In a way blogs reflect the larger fragmentation of the mainstream media. The death of the generalist news magazine, of network television where everyone watched the same programme, and the secular decline of newspaper reading the world over are trends that pre-date the blog. The modern magazine kiosk is full of specialist magazines geared to specific forms of consumption: cars, computers, mobile phones. One of the great strengths of the internet is that it allows people to find the things that interest them, instead of having articles and programmes broadcast at them. It’s not surprising that one of the great success stories of the net is the search engine. People google the subject they’re interested in, most often that special interest is themselves. One way of looking at bloggers is to see them as part of this trend, as leader-writers writing edits for people like themselves.

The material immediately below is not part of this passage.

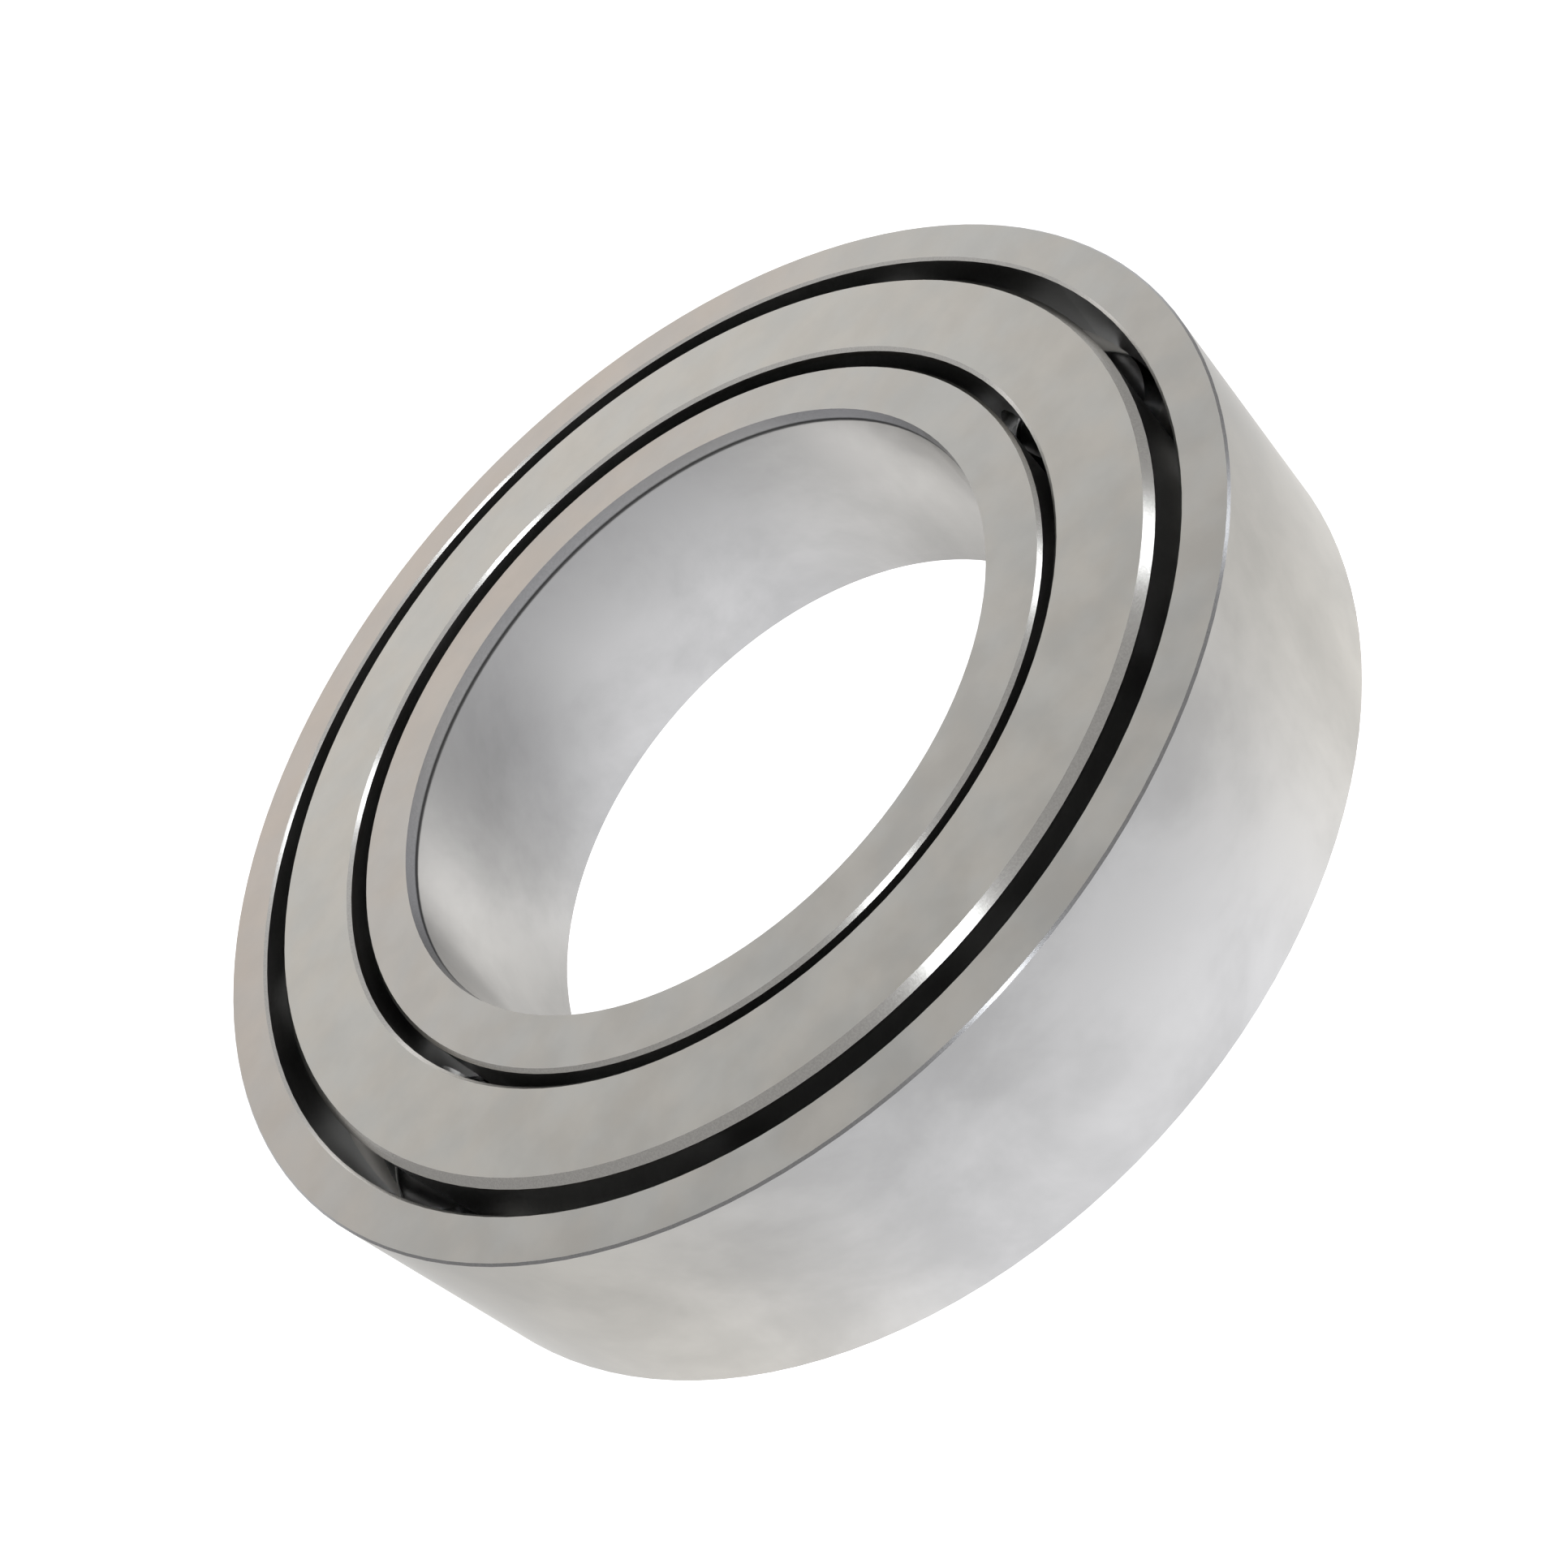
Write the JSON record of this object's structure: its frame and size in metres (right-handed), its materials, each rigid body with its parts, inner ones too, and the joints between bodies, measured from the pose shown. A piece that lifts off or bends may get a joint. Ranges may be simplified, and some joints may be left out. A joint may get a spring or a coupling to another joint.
{
  "type": "deep groove ball bearing",
  "caption": "Open deep groove ball bearing with a solid steel cage that fills the space between inner and outer ring, bored for a shaft.",
  "frame": {"origin": "centre of the rear side face, on the bearing axis", "axes": "+Z along the bearing axis, from the cage's riveted side towards its plain side"},
  "size_m": [0.068, 0.068, 0.0153],
  "materials": {
    "ring_steel": "ground bearing steel, satin",
    "ball_steel": "polished bearing steel with a film of oil",
    "cage_steel": "fine turned steel, satin",
    "rivet_steel": "plain steel, headed and faced off"
  },
  "bodies": {
    "outer": {"outer_ring": "ring_steel"},
    "inner": {"inner_ring": "ring_steel"},
    "cage": {"cage_comb": "cage_steel", "cage_cover": "cage_steel", "cage_rivets": "rivet_steel"},
    "ball_01": {"ball_01": "ball_steel"},
    "ball_02": {"ball_02": "ball_steel"},
    "ball_03": {"ball_03": "ball_steel"},
    "ball_04": {"ball_04": "ball_steel"},
    "ball_05": {"ball_05": "ball_steel"},
    "ball_06": {"ball_06": "ball_steel"},
    "ball_07": {"ball_07": "ball_steel"},
    "ball_08": {"ball_08": "ball_steel"},
    "ball_09": {"ball_09": "ball_steel"}
  },
  "joints": [
    {"name": "inner_spin", "type": "hinge", "parent": "outer", "child": "inner", "pos_m": [0, 0, 0.0075], "axis": [0, 0, 1], "continuous": true},
    {"name": "cage_spin", "type": "hinge", "parent": "outer", "child": "cage", "pos_m": [0, 0, 0.0075], "axis": [0, 0, 1], "continuous": true},
    {"name": "ball_01_roll", "type": "hinge", "parent": "cage", "child": "ball_01", "pos_m": [0.02272, 0.01487, 0.0075], "axis": [0, 0, 1], "continuous": true},
    {"name": "ball_02_roll", "type": "hinge", "parent": "cage", "child": "ball_02", "pos_m": [0.00785, 0.02599, 0.0075], "axis": [0, 0, 1], "continuous": true},
    {"name": "ball_03_roll", "type": "hinge", "parent": "cage", "child": "ball_03", "pos_m": [-0.0107, 0.02495, 0.0075], "axis": [0, 0, 1], "continuous": true},
    {"name": "ball_04_roll", "type": "hinge", "parent": "cage", "child": "ball_04", "pos_m": [-0.02423, 0.01224, 0.0075], "axis": [0, 0, 1], "continuous": true},
    {"name": "ball_05_roll", "type": "hinge", "parent": "cage", "child": "ball_05", "pos_m": [-0.02643, -0.0062, 0.0075], "axis": [0, 0, 1], "continuous": true},
    {"name": "ball_06_roll", "type": "hinge", "parent": "cage", "child": "ball_06", "pos_m": [-0.01626, -0.02174, 0.0075], "axis": [0, 0, 1], "continuous": true},
    {"name": "ball_07_roll", "type": "hinge", "parent": "cage", "child": "ball_07", "pos_m": [0.00152, -0.02711, 0.0075], "axis": [0, 0, 1], "continuous": true},
    {"name": "ball_08_roll", "type": "hinge", "parent": "cage", "child": "ball_08", "pos_m": [0.01859, -0.01979, 0.0075], "axis": [0, 0, 1], "continuous": true},
    {"name": "ball_09_roll", "type": "hinge", "parent": "cage", "child": "ball_09", "pos_m": [0.02696, -0.00321, 0.0075], "axis": [0, 0, 1], "continuous": true}
  ],
  "couplings": [
    {"joint": "cage_spin", "follows": "inner_spin", "ratio": 0.40864},
    {"joint": "ball_01_roll", "follows": "inner_spin", "ratio": -2.645},
    {"joint": "ball_02_roll", "follows": "inner_spin", "ratio": -2.645},
    {"joint": "ball_03_roll", "follows": "inner_spin", "ratio": -2.645},
    {"joint": "ball_04_roll", "follows": "inner_spin", "ratio": -2.645},
    {"joint": "ball_05_roll", "follows": "inner_spin", "ratio": -2.645},
    {"joint": "ball_06_roll", "follows": "inner_spin", "ratio": -2.645},
    {"joint": "ball_07_roll", "follows": "inner_spin", "ratio": -2.645},
    {"joint": "ball_08_roll", "follows": "inner_spin", "ratio": -2.645},
    {"joint": "ball_09_roll", "follows": "inner_spin", "ratio": -2.645}
  ]
}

Fortunately, the company that has come to define both sharply defined search and targeted advertising, Google, has also pioneered the news aggregator site. Google News is, I think, the newspaper remade for the net. The aggregator site with special versions for different countries (like regional editions of a newspaper) is the meta-daily, which offers the reader the diversity of a newspaper (politics, sport, business, technology, the arts and entertainment) with the added bonus of dozens, even hundreds, of takes on the same piece of news. Its expansiveness is the perfect antidote to the claustrophobia induced by sustained blog-reading. The solipsism of the blogger is balanced by the mainstream media’s documentation of a world that a diversity of readers can share.